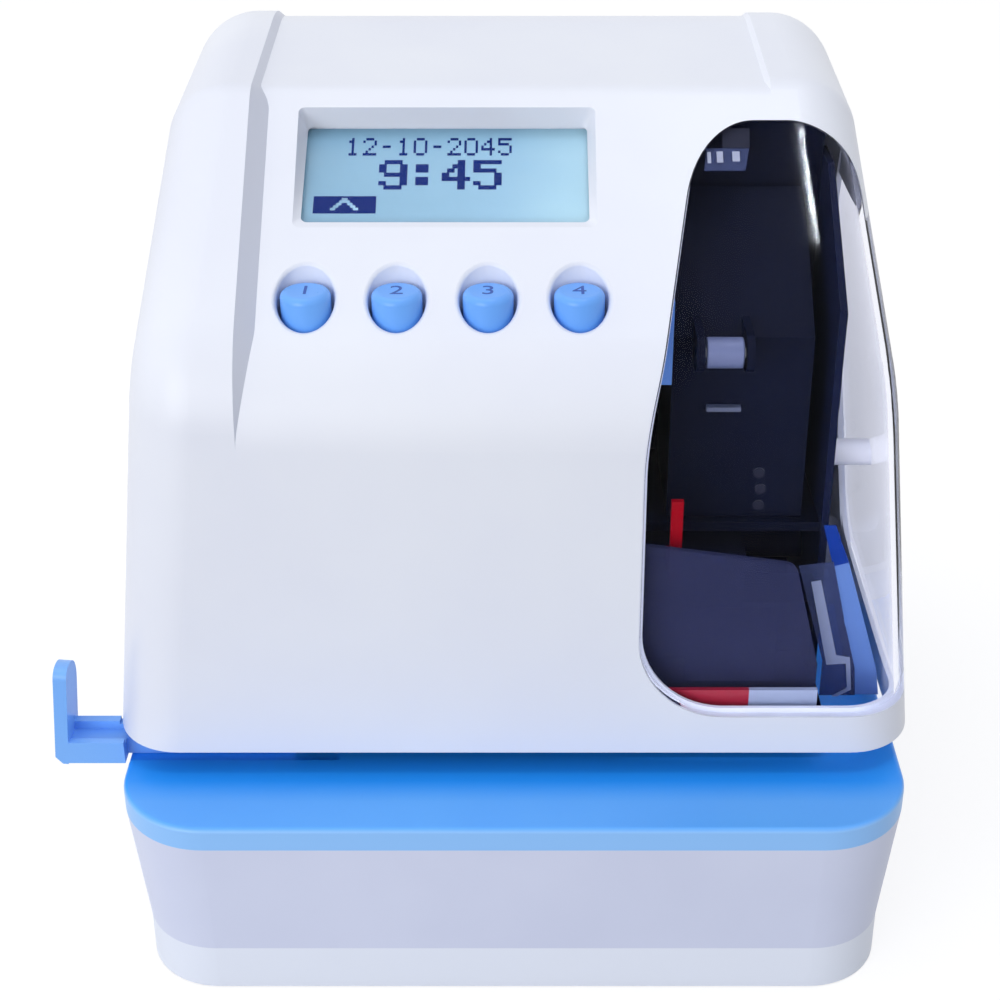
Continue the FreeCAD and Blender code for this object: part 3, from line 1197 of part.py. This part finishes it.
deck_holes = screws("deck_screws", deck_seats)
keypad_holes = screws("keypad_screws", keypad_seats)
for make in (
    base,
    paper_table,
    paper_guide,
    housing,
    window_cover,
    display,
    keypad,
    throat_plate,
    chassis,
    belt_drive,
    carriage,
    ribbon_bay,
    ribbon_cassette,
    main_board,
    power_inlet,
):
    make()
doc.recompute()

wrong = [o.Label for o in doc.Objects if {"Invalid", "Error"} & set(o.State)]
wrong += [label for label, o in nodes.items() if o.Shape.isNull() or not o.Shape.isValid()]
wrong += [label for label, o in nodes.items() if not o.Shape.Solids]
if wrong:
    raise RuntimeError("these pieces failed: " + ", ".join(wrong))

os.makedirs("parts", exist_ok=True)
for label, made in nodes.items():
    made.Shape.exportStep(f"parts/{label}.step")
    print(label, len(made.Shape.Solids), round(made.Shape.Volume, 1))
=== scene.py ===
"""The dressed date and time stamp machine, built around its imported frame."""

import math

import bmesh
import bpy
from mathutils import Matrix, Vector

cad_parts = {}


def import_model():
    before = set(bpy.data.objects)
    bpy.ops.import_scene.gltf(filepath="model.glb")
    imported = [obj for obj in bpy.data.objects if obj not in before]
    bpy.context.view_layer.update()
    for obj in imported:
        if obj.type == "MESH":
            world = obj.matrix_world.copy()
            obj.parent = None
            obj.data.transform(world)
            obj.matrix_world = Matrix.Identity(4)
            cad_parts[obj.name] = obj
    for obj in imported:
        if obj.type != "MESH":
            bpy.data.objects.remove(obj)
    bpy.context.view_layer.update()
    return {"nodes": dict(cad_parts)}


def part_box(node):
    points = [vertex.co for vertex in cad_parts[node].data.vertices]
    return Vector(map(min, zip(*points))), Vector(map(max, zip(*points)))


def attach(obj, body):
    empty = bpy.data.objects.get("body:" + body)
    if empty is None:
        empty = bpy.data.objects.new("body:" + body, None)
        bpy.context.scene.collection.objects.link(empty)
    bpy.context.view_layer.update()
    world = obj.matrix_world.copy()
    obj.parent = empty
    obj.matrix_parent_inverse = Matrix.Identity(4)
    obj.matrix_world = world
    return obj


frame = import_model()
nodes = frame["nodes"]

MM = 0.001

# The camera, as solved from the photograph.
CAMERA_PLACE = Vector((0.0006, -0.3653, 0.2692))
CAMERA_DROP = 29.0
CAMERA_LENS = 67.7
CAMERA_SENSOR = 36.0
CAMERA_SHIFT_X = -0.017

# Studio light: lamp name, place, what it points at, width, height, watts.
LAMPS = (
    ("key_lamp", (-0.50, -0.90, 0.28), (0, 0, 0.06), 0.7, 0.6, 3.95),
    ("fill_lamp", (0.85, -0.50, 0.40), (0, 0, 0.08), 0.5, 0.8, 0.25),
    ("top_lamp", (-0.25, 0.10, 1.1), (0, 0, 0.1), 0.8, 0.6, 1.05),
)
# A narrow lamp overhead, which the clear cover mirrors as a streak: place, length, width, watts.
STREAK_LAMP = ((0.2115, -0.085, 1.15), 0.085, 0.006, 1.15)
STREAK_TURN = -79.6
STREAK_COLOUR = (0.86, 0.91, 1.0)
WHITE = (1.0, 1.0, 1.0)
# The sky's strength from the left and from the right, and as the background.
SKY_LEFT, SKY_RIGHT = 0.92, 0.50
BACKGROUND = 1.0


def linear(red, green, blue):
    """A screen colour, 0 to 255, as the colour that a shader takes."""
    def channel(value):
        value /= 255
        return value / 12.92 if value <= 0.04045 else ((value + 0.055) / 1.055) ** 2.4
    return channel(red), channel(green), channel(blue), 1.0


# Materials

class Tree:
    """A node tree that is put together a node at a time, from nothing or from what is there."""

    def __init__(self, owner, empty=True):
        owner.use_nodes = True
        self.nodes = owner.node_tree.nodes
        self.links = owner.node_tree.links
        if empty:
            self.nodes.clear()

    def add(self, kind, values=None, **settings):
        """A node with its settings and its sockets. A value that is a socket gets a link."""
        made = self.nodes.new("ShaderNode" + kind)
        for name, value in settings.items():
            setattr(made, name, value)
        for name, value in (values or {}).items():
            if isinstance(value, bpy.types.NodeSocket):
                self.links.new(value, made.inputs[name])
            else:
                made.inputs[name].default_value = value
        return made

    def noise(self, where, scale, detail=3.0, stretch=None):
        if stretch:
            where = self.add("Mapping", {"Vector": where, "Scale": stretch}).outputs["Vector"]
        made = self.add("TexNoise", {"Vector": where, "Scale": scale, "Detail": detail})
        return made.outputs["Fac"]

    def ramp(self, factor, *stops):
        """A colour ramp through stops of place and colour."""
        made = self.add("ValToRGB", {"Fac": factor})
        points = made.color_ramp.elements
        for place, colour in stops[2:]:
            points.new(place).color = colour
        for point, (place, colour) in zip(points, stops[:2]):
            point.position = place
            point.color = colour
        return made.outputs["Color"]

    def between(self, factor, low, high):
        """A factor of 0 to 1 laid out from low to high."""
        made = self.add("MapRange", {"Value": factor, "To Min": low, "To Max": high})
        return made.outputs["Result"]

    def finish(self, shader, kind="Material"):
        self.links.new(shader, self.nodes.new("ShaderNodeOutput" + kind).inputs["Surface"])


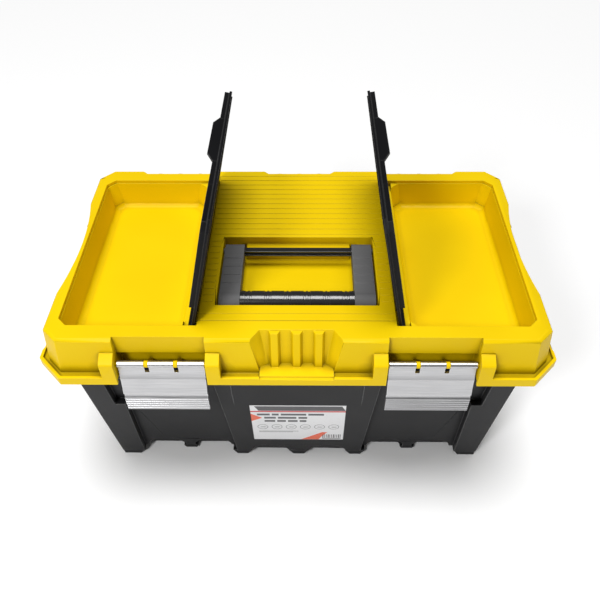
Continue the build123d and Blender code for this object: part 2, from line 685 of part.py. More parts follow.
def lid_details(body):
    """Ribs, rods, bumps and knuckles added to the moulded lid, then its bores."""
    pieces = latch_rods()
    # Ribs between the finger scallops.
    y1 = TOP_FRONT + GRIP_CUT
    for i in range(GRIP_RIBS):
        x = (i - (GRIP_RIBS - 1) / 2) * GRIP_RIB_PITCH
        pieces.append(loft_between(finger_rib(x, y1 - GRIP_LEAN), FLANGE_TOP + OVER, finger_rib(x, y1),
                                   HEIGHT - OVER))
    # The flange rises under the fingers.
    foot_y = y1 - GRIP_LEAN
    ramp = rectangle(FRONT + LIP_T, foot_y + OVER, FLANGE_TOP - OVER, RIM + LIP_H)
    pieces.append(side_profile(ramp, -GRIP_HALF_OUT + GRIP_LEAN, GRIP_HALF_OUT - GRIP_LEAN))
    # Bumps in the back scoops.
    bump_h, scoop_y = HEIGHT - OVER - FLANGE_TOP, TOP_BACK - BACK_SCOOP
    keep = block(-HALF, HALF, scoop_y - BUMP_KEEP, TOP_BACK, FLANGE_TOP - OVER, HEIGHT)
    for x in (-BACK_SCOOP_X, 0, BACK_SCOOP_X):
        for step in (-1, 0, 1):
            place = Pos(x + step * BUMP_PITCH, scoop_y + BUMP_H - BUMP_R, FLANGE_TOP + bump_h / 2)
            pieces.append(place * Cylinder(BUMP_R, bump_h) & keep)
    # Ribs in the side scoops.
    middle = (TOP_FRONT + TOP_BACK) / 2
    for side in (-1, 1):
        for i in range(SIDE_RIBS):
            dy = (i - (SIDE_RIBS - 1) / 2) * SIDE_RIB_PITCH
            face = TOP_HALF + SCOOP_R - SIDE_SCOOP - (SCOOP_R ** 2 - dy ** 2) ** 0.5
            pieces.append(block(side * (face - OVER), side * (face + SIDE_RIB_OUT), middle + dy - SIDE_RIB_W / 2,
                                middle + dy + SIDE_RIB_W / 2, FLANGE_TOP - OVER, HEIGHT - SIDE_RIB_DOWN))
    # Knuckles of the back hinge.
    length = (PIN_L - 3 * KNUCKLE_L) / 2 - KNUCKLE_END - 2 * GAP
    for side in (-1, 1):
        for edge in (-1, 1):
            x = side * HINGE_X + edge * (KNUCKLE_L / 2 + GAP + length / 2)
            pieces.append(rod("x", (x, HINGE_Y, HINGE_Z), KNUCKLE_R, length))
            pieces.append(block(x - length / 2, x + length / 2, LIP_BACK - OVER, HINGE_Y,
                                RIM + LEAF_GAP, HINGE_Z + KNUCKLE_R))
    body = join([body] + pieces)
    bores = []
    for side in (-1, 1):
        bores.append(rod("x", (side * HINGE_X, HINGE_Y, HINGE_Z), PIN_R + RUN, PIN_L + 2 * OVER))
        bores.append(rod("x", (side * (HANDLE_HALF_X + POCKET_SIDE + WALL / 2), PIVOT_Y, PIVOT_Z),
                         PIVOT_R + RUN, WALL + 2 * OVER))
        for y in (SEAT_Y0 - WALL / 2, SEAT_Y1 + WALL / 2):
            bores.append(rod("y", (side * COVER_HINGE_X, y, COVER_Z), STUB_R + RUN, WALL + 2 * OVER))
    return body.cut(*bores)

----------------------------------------

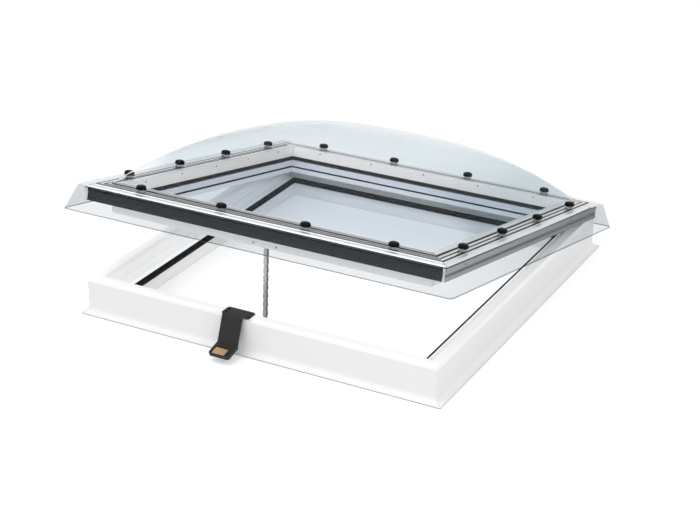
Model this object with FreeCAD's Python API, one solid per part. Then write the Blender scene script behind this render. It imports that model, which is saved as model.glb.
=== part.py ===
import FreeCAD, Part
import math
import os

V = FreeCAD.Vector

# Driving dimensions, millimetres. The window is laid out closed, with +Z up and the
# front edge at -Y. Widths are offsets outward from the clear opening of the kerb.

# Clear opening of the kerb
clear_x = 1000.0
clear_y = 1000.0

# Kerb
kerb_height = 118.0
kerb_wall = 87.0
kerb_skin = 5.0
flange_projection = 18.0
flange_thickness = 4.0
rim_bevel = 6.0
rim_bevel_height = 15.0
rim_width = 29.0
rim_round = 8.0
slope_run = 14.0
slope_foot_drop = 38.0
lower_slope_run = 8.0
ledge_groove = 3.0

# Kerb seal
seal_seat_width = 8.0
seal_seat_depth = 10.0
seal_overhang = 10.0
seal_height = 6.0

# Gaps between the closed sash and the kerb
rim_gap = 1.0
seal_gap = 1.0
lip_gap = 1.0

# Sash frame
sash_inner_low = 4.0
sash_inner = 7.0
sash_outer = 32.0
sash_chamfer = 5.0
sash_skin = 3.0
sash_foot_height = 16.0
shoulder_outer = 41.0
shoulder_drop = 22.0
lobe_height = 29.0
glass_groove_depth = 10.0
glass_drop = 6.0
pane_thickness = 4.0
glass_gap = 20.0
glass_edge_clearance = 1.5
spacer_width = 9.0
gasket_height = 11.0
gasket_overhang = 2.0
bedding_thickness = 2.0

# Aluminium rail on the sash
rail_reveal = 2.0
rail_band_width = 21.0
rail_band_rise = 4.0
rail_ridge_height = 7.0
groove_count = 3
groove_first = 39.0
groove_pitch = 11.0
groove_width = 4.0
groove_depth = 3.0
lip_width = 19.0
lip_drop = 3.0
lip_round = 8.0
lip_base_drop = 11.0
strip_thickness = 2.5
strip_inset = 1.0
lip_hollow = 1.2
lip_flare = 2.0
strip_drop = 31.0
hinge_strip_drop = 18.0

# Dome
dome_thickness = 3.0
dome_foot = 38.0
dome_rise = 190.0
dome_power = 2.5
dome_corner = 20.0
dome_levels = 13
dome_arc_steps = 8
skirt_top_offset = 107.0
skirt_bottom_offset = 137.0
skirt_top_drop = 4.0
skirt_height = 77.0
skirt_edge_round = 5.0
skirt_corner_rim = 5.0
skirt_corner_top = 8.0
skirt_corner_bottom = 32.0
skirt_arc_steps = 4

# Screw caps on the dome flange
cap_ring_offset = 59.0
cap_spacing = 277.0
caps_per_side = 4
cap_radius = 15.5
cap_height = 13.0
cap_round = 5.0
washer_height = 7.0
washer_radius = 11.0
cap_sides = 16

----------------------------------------

- What is required: Go back over the listing above and copy exactly the lines that begin at the line with "wrong += [label for label, o in nodes.items() if not" and stop after the line with "before = set(bpy.data.objects)"; leave out every other line.

- Answer to this task:
wrong += [label for label, o in nodes.items() if not o.Shape.Solids]
if wrong:
    raise RuntimeError("these pieces failed: " + ", ".join(wrong))

os.makedirs("parts", exist_ok=True)
for label, made in nodes.items():
    made.Shape.exportStep(f"parts/{label}.step")
    print(label, len(made.Shape.Solids), round(made.Shape.Volume, 1))
=== scene.py ===
"""The dressed date and time stamp machine, built around its imported frame."""

import math

import bmesh
import bpy
from mathutils import Matrix, Vector

cad_parts = {}


def import_model():
    before = set(bpy.data.objects)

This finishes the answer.